=== Given exercise ===
Exactly repeat the full listing that follows.
******
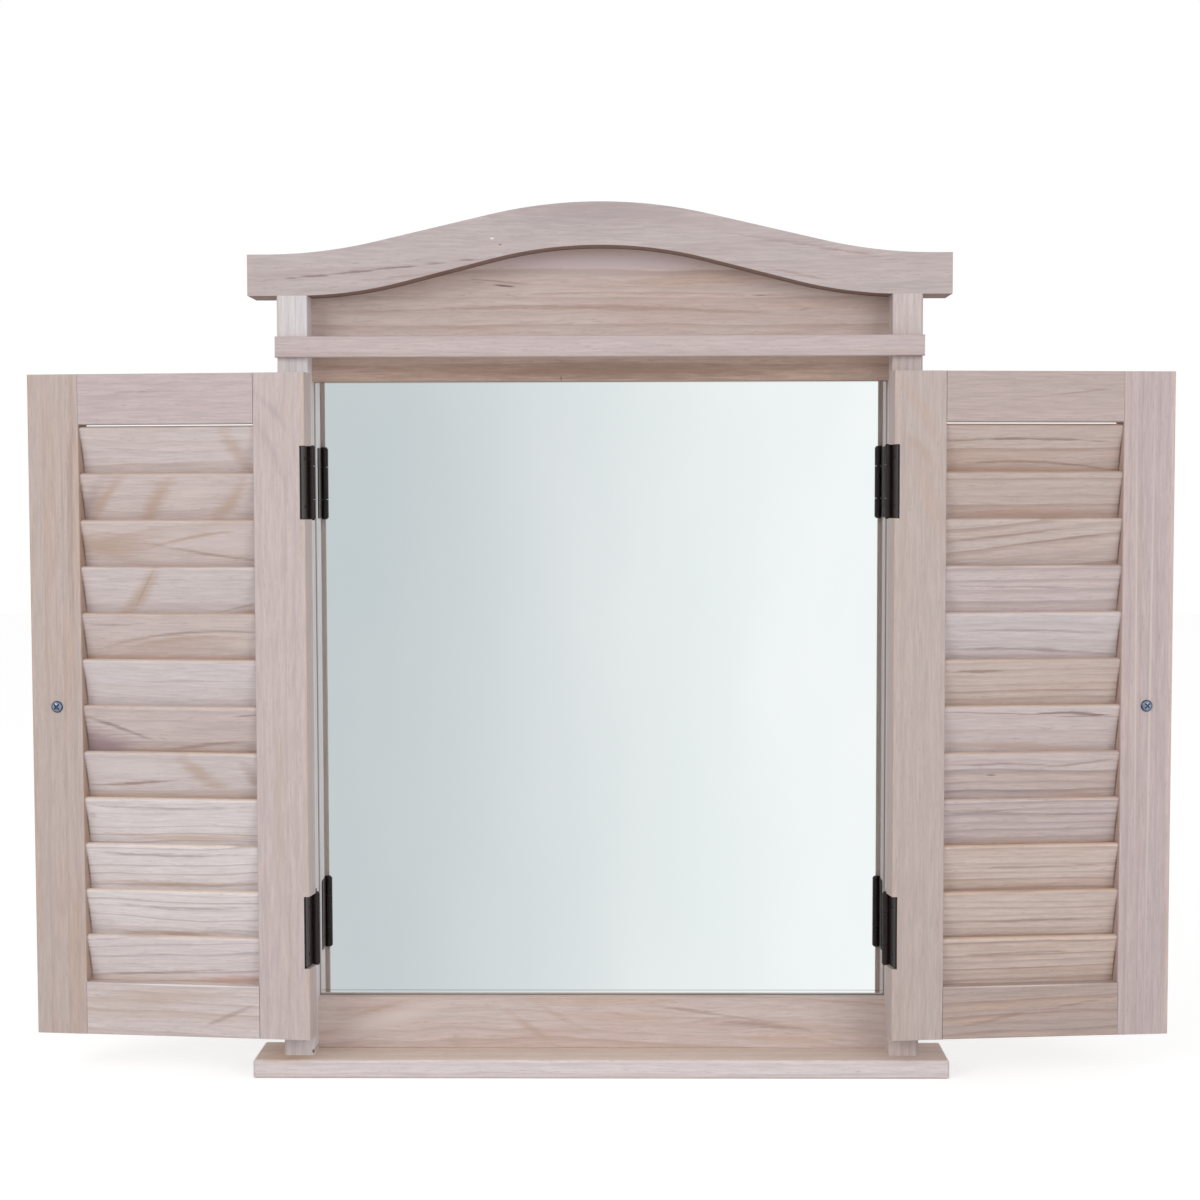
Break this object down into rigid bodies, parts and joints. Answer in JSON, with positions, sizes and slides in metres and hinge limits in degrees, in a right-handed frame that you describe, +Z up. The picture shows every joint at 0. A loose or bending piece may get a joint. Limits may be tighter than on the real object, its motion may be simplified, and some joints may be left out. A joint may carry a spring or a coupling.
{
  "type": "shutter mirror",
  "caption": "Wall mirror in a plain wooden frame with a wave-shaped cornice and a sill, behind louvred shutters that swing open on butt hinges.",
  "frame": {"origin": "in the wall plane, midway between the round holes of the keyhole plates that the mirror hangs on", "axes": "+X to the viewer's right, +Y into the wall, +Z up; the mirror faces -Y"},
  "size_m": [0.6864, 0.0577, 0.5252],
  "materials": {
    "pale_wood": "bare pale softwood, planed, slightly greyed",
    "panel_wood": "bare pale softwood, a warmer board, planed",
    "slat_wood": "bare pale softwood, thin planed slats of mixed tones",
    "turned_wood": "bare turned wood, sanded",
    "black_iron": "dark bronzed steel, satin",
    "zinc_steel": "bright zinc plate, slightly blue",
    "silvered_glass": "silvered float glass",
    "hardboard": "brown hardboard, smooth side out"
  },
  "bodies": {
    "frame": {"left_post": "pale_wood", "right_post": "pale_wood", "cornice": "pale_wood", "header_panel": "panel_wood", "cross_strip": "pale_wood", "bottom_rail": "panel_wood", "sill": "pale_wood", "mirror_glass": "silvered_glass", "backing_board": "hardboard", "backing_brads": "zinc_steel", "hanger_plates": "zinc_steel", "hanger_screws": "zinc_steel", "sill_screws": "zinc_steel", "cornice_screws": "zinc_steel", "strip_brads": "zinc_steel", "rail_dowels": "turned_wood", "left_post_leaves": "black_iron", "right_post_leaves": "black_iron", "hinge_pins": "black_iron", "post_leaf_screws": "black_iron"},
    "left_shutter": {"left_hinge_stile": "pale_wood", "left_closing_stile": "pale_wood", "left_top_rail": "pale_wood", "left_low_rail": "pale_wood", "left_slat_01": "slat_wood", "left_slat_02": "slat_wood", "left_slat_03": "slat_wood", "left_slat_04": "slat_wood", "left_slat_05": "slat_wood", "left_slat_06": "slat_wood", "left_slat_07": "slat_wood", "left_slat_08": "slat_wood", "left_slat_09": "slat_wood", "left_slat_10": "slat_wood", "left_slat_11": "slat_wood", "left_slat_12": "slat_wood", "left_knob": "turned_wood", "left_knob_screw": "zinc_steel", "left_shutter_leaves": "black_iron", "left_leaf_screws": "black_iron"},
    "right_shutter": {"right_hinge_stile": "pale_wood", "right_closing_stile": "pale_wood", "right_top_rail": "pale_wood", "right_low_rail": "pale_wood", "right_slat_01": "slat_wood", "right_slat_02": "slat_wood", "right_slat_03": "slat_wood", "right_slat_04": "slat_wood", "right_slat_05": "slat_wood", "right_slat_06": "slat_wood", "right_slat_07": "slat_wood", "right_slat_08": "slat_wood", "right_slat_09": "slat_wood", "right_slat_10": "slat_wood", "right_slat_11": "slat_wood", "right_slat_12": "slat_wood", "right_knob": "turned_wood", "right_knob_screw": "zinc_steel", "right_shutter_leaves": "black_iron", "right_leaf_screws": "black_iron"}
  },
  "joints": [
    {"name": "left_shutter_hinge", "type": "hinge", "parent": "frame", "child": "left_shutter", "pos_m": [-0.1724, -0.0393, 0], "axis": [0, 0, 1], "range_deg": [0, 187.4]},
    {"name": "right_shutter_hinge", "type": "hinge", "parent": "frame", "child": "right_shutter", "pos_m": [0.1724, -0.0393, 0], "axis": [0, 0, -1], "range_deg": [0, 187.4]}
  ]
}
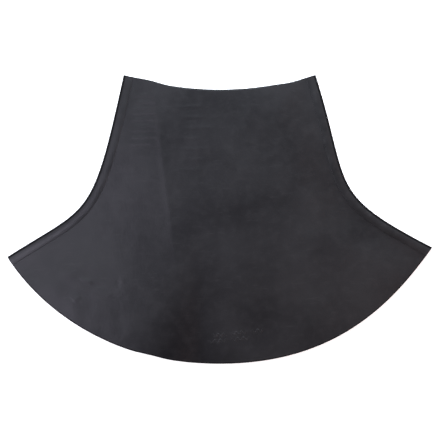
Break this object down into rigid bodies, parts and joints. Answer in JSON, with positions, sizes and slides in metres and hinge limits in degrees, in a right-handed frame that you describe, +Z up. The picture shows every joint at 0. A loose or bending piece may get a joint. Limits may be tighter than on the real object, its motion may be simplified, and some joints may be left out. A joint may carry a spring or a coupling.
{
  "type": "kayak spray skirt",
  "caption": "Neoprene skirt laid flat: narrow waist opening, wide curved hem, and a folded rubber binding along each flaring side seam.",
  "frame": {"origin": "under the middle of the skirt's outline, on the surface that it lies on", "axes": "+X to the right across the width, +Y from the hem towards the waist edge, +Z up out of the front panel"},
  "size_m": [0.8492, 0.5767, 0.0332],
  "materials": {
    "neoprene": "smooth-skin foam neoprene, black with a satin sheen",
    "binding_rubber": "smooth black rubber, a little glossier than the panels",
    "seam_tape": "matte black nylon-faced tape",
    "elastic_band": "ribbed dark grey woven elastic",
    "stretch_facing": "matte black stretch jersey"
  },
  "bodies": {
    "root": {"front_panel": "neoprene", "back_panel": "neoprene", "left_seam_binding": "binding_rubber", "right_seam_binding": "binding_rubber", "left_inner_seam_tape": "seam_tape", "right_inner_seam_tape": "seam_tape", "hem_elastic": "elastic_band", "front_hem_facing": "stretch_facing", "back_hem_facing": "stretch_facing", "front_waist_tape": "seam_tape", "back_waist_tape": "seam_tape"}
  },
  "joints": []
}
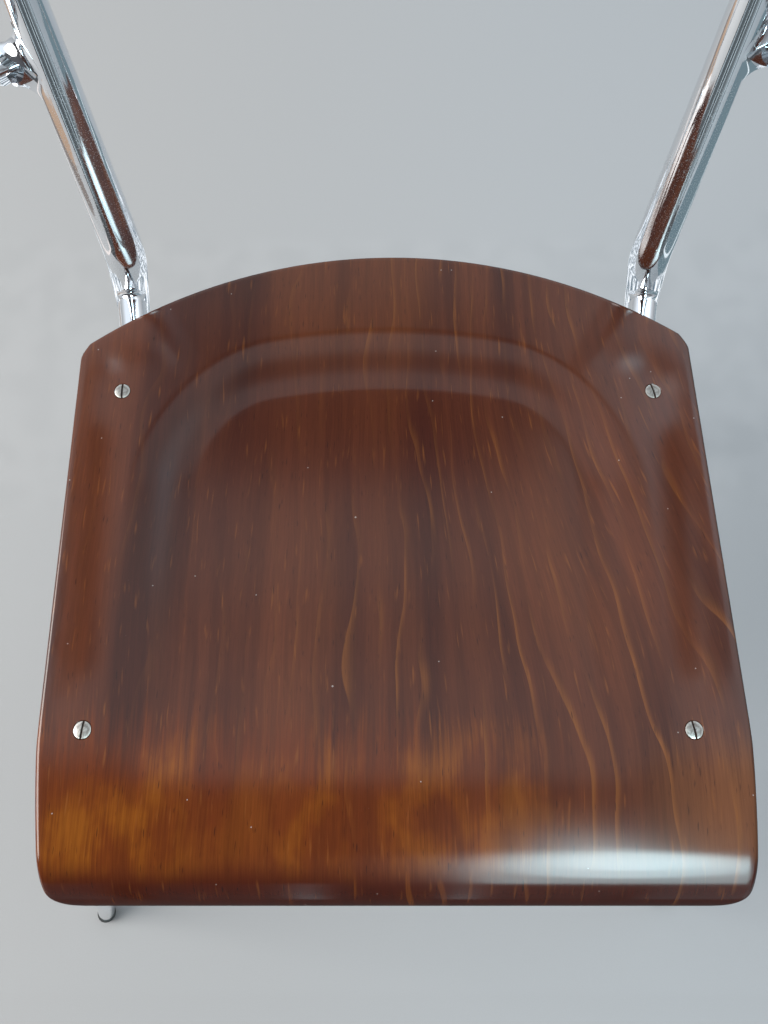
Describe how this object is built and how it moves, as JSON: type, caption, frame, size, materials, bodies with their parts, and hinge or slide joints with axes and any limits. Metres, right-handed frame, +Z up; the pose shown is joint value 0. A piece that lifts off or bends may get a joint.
******
=== Full response ===
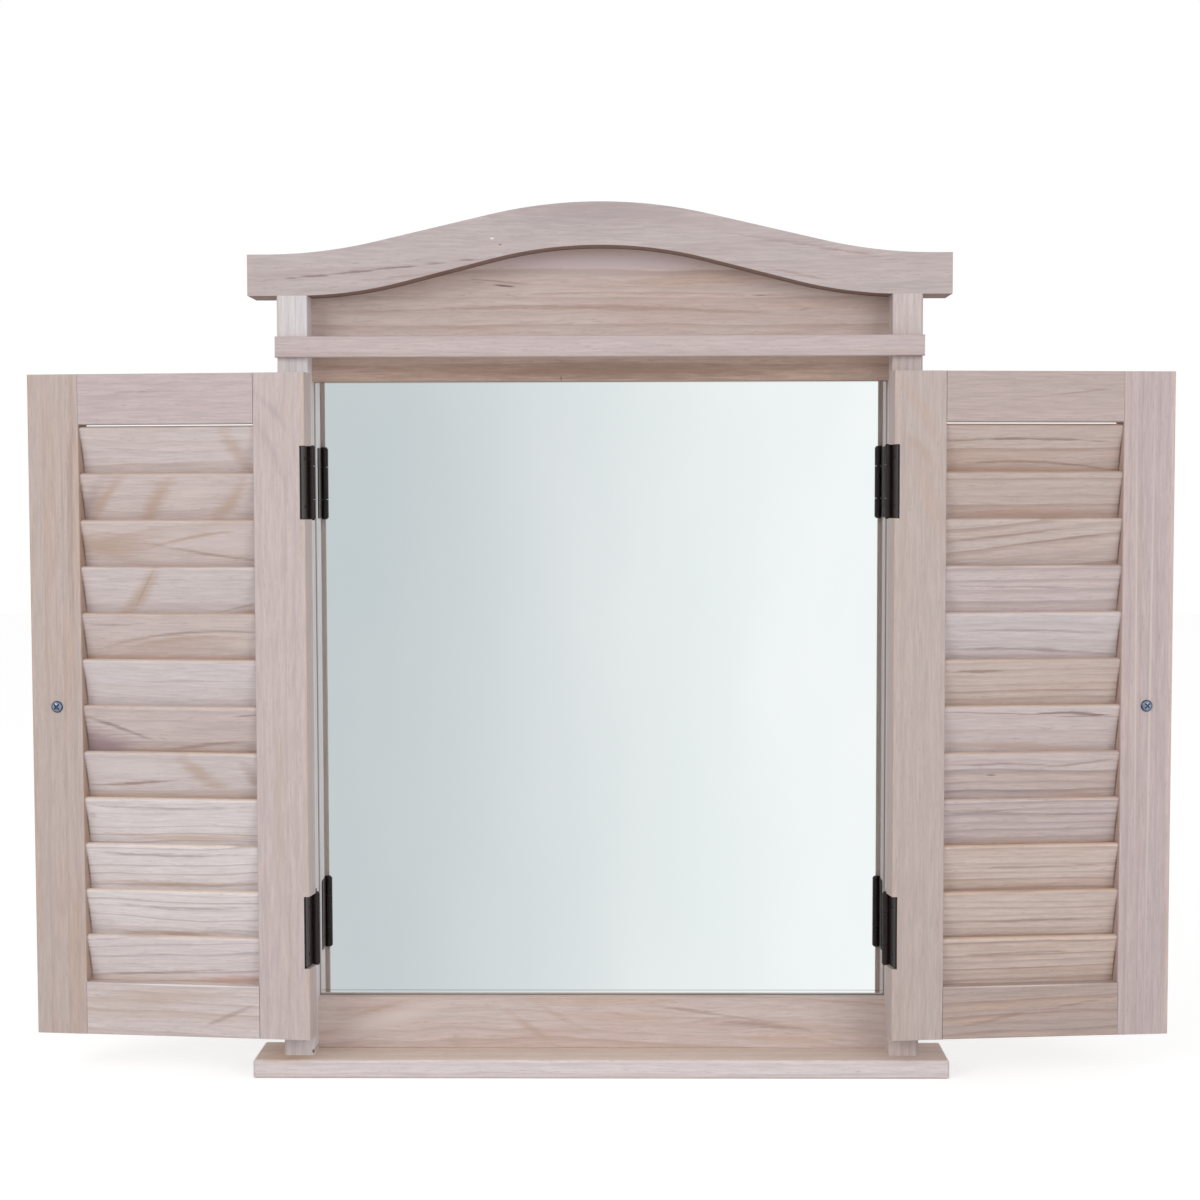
Break this object down into rigid bodies, parts and joints. Answer in JSON, with positions, sizes and slides in metres and hinge limits in degrees, in a right-handed frame that you describe, +Z up. The picture shows every joint at 0. A loose or bending piece may get a joint. Limits may be tighter than on the real object, its motion may be simplified, and some joints may be left out. A joint may carry a spring or a coupling.
{
  "type": "shutter mirror",
  "caption": "Wall mirror in a plain wooden frame with a wave-shaped cornice and a sill, behind louvred shutters that swing open on butt hinges.",
  "frame": {"origin": "in the wall plane, midway between the round holes of the keyhole plates that the mirror hangs on", "axes": "+X to the viewer's right, +Y into the wall, +Z up; the mirror faces -Y"},
  "size_m": [0.6864, 0.0577, 0.5252],
  "materials": {
    "pale_wood": "bare pale softwood, planed, slightly greyed",
    "panel_wood": "bare pale softwood, a warmer board, planed",
    "slat_wood": "bare pale softwood, thin planed slats of mixed tones",
    "turned_wood": "bare turned wood, sanded",
    "black_iron": "dark bronzed steel, satin",
    "zinc_steel": "bright zinc plate, slightly blue",
    "silvered_glass": "silvered float glass",
    "hardboard": "brown hardboard, smooth side out"
  },
  "bodies": {
    "frame": {"left_post": "pale_wood", "right_post": "pale_wood", "cornice": "pale_wood", "header_panel": "panel_wood", "cross_strip": "pale_wood", "bottom_rail": "panel_wood", "sill": "pale_wood", "mirror_glass": "silvered_glass", "backing_board": "hardboard", "backing_brads": "zinc_steel", "hanger_plates": "zinc_steel", "hanger_screws": "zinc_steel", "sill_screws": "zinc_steel", "cornice_screws": "zinc_steel", "strip_brads": "zinc_steel", "rail_dowels": "turned_wood", "left_post_leaves": "black_iron", "right_post_leaves": "black_iron", "hinge_pins": "black_iron", "post_leaf_screws": "black_iron"},
    "left_shutter": {"left_hinge_stile": "pale_wood", "left_closing_stile": "pale_wood", "left_top_rail": "pale_wood", "left_low_rail": "pale_wood", "left_slat_01": "slat_wood", "left_slat_02": "slat_wood", "left_slat_03": "slat_wood", "left_slat_04": "slat_wood", "left_slat_05": "slat_wood", "left_slat_06": "slat_wood", "left_slat_07": "slat_wood", "left_slat_08": "slat_wood", "left_slat_09": "slat_wood", "left_slat_10": "slat_wood", "left_slat_11": "slat_wood", "left_slat_12": "slat_wood", "left_knob": "turned_wood", "left_knob_screw": "zinc_steel", "left_shutter_leaves": "black_iron", "left_leaf_screws": "black_iron"},
    "right_shutter": {"right_hinge_stile": "pale_wood", "right_closing_stile": "pale_wood", "right_top_rail": "pale_wood", "right_low_rail": "pale_wood", "right_slat_01": "slat_wood", "right_slat_02": "slat_wood", "right_slat_03": "slat_wood", "right_slat_04": "slat_wood", "right_slat_05": "slat_wood", "right_slat_06": "slat_wood", "right_slat_07": "slat_wood", "right_slat_08": "slat_wood", "right_slat_09": "slat_wood", "right_slat_10": "slat_wood", "right_slat_11": "slat_wood", "right_slat_12": "slat_wood", "right_knob": "turned_wood", "right_knob_screw": "zinc_steel", "right_shutter_leaves": "black_iron", "right_leaf_screws": "black_iron"}
  },
  "joints": [
    {"name": "left_shutter_hinge", "type": "hinge", "parent": "frame", "child": "left_shutter", "pos_m": [-0.1724, -0.0393, 0], "axis": [0, 0, 1], "range_deg": [0, 187.4]},
    {"name": "right_shutter_hinge", "type": "hinge", "parent": "frame", "child": "right_shutter", "pos_m": [0.1724, -0.0393, 0], "axis": [0, 0, -1], "range_deg": [0, 187.4]}
  ]
}
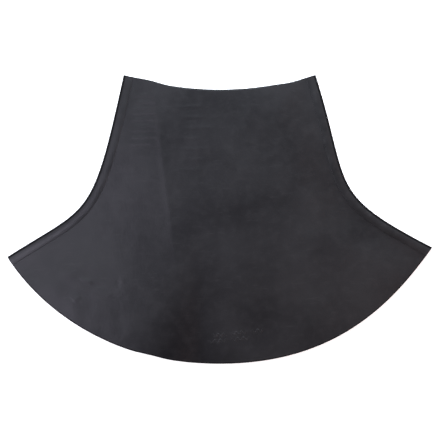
Break this object down into rigid bodies, parts and joints. Answer in JSON, with positions, sizes and slides in metres and hinge limits in degrees, in a right-handed frame that you describe, +Z up. The picture shows every joint at 0. A loose or bending piece may get a joint. Limits may be tighter than on the real object, its motion may be simplified, and some joints may be left out. A joint may carry a spring or a coupling.
{
  "type": "kayak spray skirt",
  "caption": "Neoprene skirt laid flat: narrow waist opening, wide curved hem, and a folded rubber binding along each flaring side seam.",
  "frame": {"origin": "under the middle of the skirt's outline, on the surface that it lies on", "axes": "+X to the right across the width, +Y from the hem towards the waist edge, +Z up out of the front panel"},
  "size_m": [0.8492, 0.5767, 0.0332],
  "materials": {
    "neoprene": "smooth-skin foam neoprene, black with a satin sheen",
    "binding_rubber": "smooth black rubber, a little glossier than the panels",
    "seam_tape": "matte black nylon-faced tape",
    "elastic_band": "ribbed dark grey woven elastic",
    "stretch_facing": "matte black stretch jersey"
  },
  "bodies": {
    "root": {"front_panel": "neoprene", "back_panel": "neoprene", "left_seam_binding": "binding_rubber", "right_seam_binding": "binding_rubber", "left_inner_seam_tape": "seam_tape", "right_inner_seam_tape": "seam_tape", "hem_elastic": "elastic_band", "front_hem_facing": "stretch_facing", "back_hem_facing": "stretch_facing", "front_waist_tape": "seam_tape", "back_waist_tape": "seam_tape"}
  },
  "joints": []
}
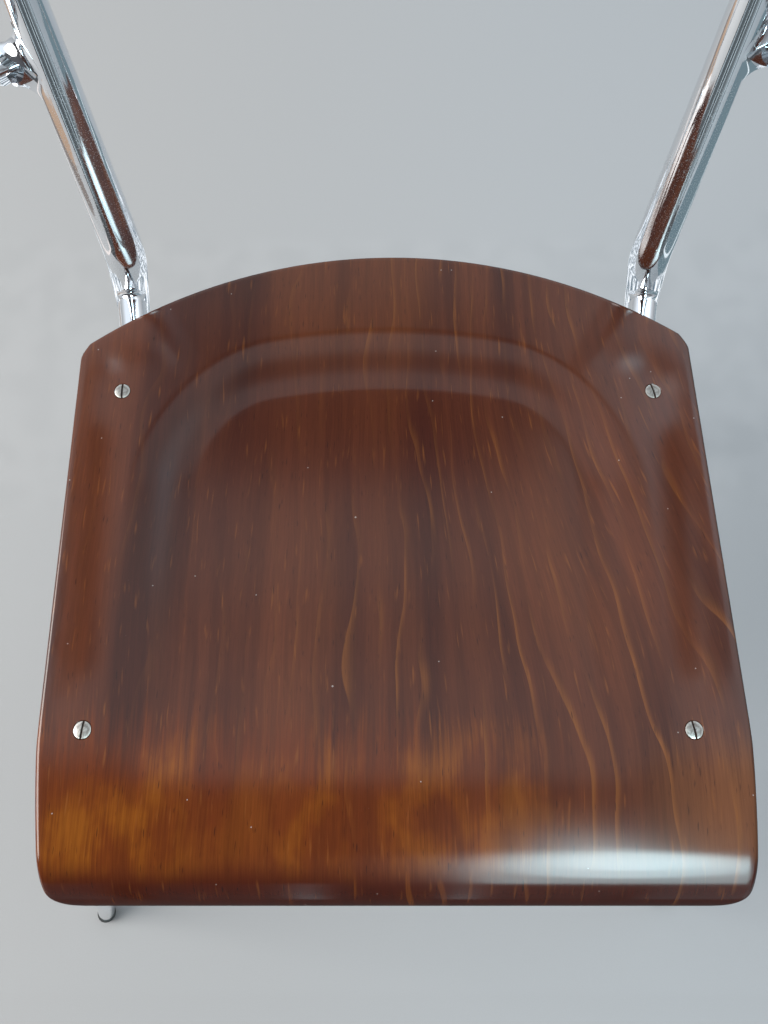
Describe how this object is built and how it moves, as JSON: type, caption, frame, size, materials, bodies with their parts, and hinge or slide joints with axes and any limits. Metres, right-handed frame, +Z up; the pose shown is joint value 0. A piece that lifts off or bends may get a joint.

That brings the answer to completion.